By contrast, U.S. Solicitor General Noel J. Francisco said Trump’s order is a routine measure in line with law and tradition.

“The Constitution and acts of Congress both confer on the president broad authority to suspend or restrict the entry of aliens outside the United States when he deems it in the nation’s interest,” he wrote.

“Past presidents have routinely invoked that authority … to advance national security and foreign policy objectives.” He cited as examples President Carter’s order barring Iranians in the late 1970s and President Reagan’s order blocking Cubans in the mid-1980s.

The high court is being asked to rule on four questions — two substantive and two procedural.

First, Trump’s lawyers question whether anyone can go to court to challenge an executive order barring entry of a noncitizen. “Congress has never authorized judicial review” of executive decisions “to exclude aliens abroad,” Francisco said. These noncitizens “have no constitutional rights regarding entry,” he added.

Katyal disagrees, of course. The judiciary is not “powerless” to intervene when the president oversteps his legal authority and adopts an unconstitutional policy, he said.

The next question focuses on federal immigration law and what it authorizes. Trump’s lawyers say Congress gave the president broad authority to “suspend the entry” of “any class of aliens” whenever he sees fit and for as long as he “shall deem necessary.”
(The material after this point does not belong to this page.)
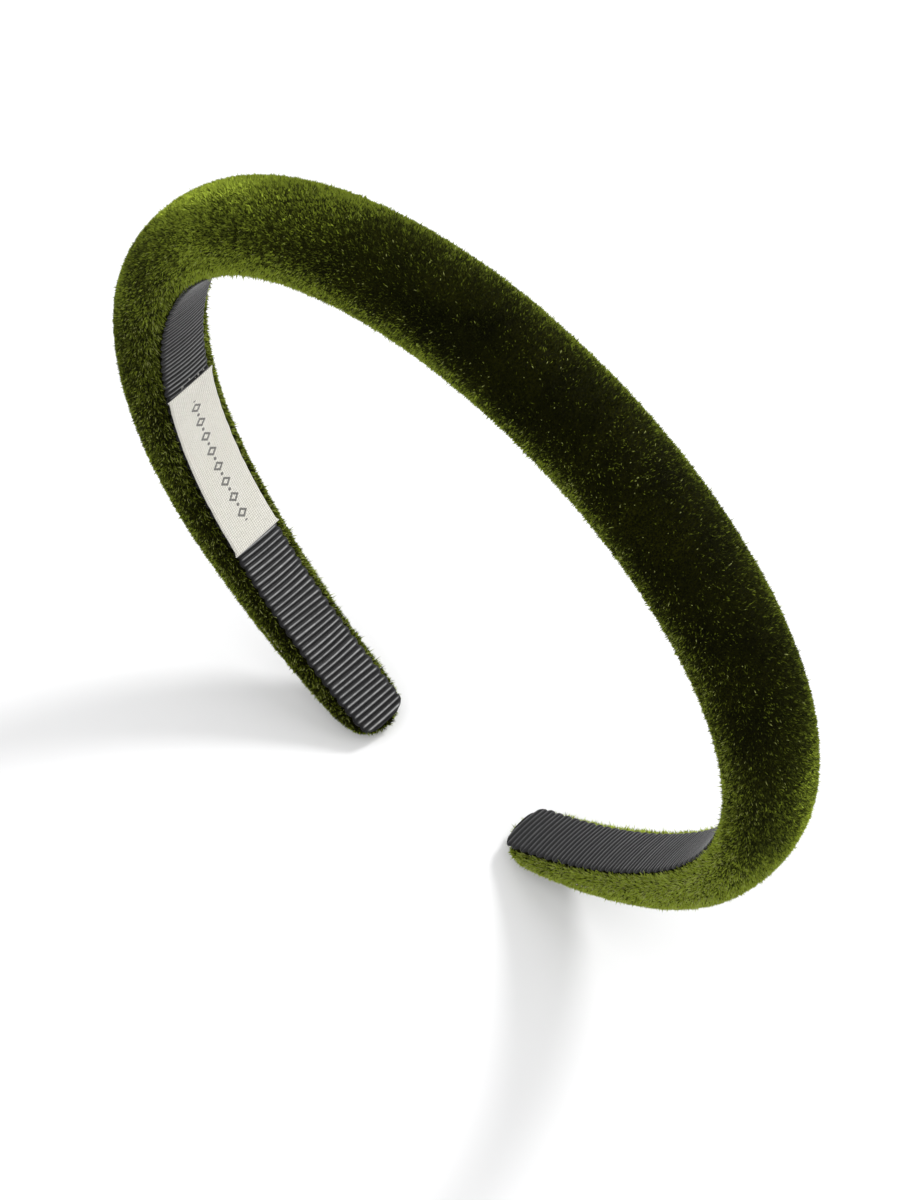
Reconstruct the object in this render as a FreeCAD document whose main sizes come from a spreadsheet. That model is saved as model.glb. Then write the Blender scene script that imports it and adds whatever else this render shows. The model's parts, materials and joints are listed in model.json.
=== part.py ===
import FreeCAD, Part
import math
import os

import Sketcher

# A padded velvet headband that stands on its two curled arms.
# Frame: +Z up, X from arm to arm, Y across the band. The origin is on the ground below the crown.
# The whole band follows one flat curve, the visible face of the ribbon that lines it: crown, side
# and tail are three tangent arcs, the same on both arms. Every layer is an offset from that face,
# measured outward, and every length along the curve starts at the crown.
# Each arm is a body of its own, and the two meet in the plane X = 0 under the crown.

doc = FreeCAD.newDocument("padded_headband")
dims = doc.addObject("Spreadsheet::Sheet", "Dims")

DRIVING = [
    # the curve of the lining's visible face, from the crown to a tip (mm and degrees)
    ("crown_radius", 63.0),
    ("crown_angle", 85.0),
    ("side_radius", 65.0),
    ("side_angle", 40.5),
    ("tail_radius", 113.0),
    ("tail_angle", 25.0),
    ("crown_height", 135.92),
    # the padded section: full at the crown, slimmer towards the tips, rounded off at their ends
    ("band_width_crown", 19.6),
    ("band_width_tip", 13.8),
    ("width_taper", 4.0),
    ("band_depth_crown", 14.5),
    ("band_depth_tip", 4.3),
    ("depth_taper", 2.5),
    ("tip_rounding", 9.8),
    ("tip_width_share", 0.45),
    ("tip_depth_share", 0.5),
    ("belly", 1.2),
    ("pile_rise", 0.3),
    # velvet cover, glued down inside as two hems with a gap between them
    ("cover_wall", 1.0),
    ("hem_thickness", 1.0),
    ("hem_gap", 4.0),
    ("hem_gap_inset", 10.0),
    # springy core strip, and the tape that holds the foam to it
    ("core_width", 9.6),
    ("core_thickness", 1.1),
    ("core_inset", 2.0),
    ("core_corner", 4.5),
    ("tape_width", 8.0),
    ("tape_thickness", 0.2),
    ("tape_inset", 16.0),
    ("foam_inset", 14.0),
    ("foam_clearance", 0.15),
    # ribbon lining and the glue under it
    ("lining_width", 10.0),
    ("lining_thickness", 0.5),
    ("lining_inset", 1.0),
    ("lining_corner", 2.5),
    ("glue_width", 9.0),
    ("glue_thickness", 0.2),
    ("glue_inset", 3.5),
    # woven label on the left arm, glued on where the ribbon's ribs are pressed flat
    ("label_start", 107.5),
    ("label_length", 37.5),
    ("label_width", 10.3),
    ("label_thickness", 0.2),
    ("label_seat", 0.2),
    ("label_glue_margin", 1.0),
    ("label_glue_thickness", 0.05),
]
for row, (alias, value) in enumerate(DRIVING, start=1):
    dims.set(f"A{row}", alias)
    dims.set(f"B{row}", str(value))
    dims.setAlias(f"B{row}", alias)
doc.recompute()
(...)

Katyal agrees that the law gives the president this power, but says the authority applies to temporary and emergency measures, not a permanent ban on immigrants from a particular country. He also says the president has failed to explain why the travel ban is needed.

Moreover, Katyal points to the section of immigration law adopted in 1965 that he says makes clear the president may not “single-handedly revive the national quota system” that Congress abolished.

The third question asks whether a ban targeted at Muslim countries violates the Constitution’s ban on an “establishment of religion.” Usually, the “establishment of religion” issue arises when local officials choose to hold prayers at public events or put religious symbols on public property.

In this case, Francisco says the travel ban is “religion neutral” because it singles out countries based, not on religion, but on their lack of strong security procedures.

Katyal says the “evidence is overwhelming that [the travel ban order] was issued for the unconstitutional purpose of excluding Muslims from the United States.”

Finally, Trump’s lawyers ask the court to decide whether the district judge’s order in Hawaii that blocked the travel ban nationwide was too broad. The administration hopes the court will rein in the increasingly common practice of district judges handing down nationwide orders based on a suit brought by a handful of plaintiffs.